[Slony1-general] proper procedure for re-starting slony after replication slave reboots

Tue Feb 19 07:30:44 PST 2008

Andrew Sullivan wrote:
> On Tue, Feb 19, 2008 at 08:46:49AM -0500, Geoffrey wrote:
>> It's now obvious that there's a problem with slony for this one 
>> database.  For example, on one table, the primary node has grown in the 
>> number of records by about 6000 records, still the slave is sitting at 
>> the same value from yesterday.
>>
>> Should I restart the daemons?  Do I need to start over?  I don't seen 
>> anything in the logs that tells me there's a problem.
> 
> I would restart the daemons and see if that fixes it, yes (although I'd
> expect an error).  But I wonder whether your slave is properly configured. 
> Are you sure you have fsync enabled and write cacheing turned off?  Was this
> a controlled reboot, or did it reboot itself?  If you have lost cached data,
> then your replica could indeed be missing data: Slony's only going to be as
> reliable as the underlying PostgreSQL installation.

We never actually rebooted the box, we stop/started the database by 
stopping the daemons, restart the postmaster and start the daemons.

What concerns me now is I'm finding other inconsistencies in other 
databases where the postmaster has been up and running since replication 
was initiated.

Now that I'm starting to research this, I see that there are a number of 
databases with inconsistencies.  We are replicating 12 databases.

While I was checking the count(*) of one table in another database, 
there was a difference of a couple 100 records between the primary and 
slave.  I saw the primary node count go up by one and the slave did the 
same.  Thus it appears that the difference is going to stay the same.

When comparing the differences in the data, it's quite irregular.  That 
is, it does not appear to be a chunk of data from a specific time frame 
that was missed, it's from different days.
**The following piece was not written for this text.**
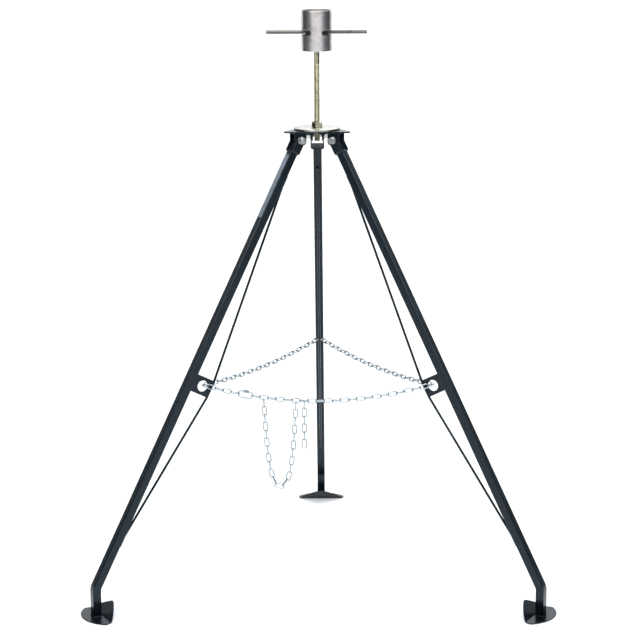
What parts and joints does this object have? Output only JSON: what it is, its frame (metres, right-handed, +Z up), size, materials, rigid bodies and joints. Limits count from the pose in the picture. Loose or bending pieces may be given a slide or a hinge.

The postmasters for this database on both the primary and slave have 
been running since before replication was started, so that is apparently 
not the issue at all.

I don't understand how this is even possible.

-- 
Until later, Geoffrey

Those who would give up essential Liberty, to purchase a little
temporary Safety, deserve neither Liberty nor Safety.
  - Benjamin Franklin